Task prompt:
The lines to print start at the one containing "Write part 3" and end at the one containing "return joinMeshes([latheMesh(profile, sides, soft, at)"; print them exactly, ends included, and only them.

Supplied entries:

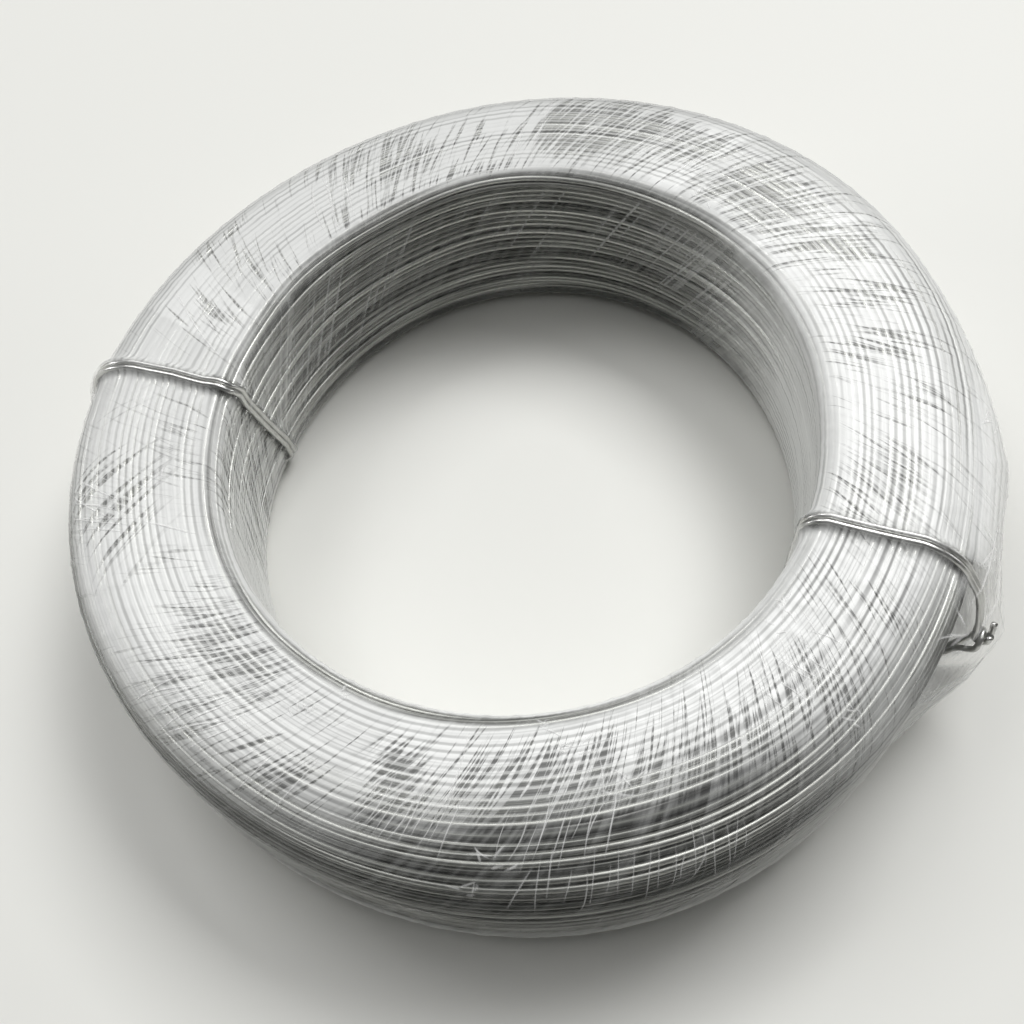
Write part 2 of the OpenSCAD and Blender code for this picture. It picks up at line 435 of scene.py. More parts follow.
==
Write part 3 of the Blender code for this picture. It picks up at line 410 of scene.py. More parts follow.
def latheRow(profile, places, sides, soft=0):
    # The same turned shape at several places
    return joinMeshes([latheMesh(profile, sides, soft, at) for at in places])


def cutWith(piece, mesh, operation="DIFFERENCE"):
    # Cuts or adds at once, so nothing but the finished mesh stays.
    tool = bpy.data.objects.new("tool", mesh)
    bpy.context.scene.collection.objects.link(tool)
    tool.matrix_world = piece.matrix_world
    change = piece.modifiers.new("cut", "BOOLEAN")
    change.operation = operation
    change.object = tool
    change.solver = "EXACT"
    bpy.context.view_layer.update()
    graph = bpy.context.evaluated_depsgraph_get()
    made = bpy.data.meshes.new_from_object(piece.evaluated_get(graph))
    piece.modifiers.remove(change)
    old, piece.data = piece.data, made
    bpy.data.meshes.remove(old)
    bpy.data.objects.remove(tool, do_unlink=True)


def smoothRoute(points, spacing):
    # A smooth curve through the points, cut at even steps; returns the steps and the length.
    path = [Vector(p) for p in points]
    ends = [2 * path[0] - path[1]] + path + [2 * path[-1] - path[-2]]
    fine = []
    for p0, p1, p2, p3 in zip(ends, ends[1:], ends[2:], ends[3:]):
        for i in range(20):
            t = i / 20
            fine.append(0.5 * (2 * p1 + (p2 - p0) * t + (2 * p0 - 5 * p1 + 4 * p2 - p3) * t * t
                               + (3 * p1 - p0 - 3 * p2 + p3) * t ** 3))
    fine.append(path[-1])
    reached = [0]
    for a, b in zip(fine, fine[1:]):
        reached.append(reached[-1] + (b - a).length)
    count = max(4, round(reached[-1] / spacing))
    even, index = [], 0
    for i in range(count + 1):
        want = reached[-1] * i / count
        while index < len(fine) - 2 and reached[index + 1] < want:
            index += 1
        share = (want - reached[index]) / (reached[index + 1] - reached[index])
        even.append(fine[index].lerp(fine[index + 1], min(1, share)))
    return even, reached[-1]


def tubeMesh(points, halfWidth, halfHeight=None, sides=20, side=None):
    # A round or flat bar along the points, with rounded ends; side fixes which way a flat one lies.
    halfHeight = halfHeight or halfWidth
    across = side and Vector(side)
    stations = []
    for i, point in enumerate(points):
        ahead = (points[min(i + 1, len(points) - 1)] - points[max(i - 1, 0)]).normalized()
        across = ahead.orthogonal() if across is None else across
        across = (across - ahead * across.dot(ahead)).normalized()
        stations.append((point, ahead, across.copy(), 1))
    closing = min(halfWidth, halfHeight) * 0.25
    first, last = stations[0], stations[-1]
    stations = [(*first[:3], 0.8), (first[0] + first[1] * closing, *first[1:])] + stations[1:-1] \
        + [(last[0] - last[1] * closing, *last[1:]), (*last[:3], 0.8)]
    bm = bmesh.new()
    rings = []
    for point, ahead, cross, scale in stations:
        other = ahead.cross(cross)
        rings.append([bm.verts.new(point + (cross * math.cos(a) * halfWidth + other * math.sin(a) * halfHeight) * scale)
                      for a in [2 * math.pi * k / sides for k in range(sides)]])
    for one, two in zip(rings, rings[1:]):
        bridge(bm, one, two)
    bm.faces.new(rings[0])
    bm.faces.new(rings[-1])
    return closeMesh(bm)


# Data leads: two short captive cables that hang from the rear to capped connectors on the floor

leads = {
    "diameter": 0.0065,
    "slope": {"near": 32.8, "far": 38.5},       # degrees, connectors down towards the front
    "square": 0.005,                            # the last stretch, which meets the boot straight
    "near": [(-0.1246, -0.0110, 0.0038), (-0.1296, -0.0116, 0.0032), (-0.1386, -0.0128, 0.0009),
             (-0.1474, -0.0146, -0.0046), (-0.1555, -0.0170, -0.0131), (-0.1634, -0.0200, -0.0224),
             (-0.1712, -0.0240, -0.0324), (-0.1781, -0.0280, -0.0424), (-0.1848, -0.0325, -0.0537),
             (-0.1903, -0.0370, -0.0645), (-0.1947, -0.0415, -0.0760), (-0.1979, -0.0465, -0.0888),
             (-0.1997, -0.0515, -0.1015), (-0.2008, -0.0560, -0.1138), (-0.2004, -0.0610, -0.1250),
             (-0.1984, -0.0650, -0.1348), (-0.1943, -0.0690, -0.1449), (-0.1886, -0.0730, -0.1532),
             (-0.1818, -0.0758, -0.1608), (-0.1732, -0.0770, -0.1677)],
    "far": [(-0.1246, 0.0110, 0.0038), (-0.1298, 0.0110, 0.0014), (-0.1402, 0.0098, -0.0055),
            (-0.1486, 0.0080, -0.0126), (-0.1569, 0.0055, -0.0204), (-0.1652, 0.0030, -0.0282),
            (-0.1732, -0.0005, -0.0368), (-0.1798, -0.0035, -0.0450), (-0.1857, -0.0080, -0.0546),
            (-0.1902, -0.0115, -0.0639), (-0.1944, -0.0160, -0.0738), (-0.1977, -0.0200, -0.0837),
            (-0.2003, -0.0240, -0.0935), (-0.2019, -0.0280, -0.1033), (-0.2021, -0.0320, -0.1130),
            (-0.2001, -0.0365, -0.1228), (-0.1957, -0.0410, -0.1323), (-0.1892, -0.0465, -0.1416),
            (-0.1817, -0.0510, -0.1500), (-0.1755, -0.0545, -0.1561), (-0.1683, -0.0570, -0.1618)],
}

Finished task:
Write part 3 of the Blender code for this picture. It picks up at line 410 of scene.py. More parts follow.
def latheRow(profile, places, sides, soft=0):
    # The same turned shape at several places
    return joinMeshes([latheMesh(profile, sides, soft, at) for at in places])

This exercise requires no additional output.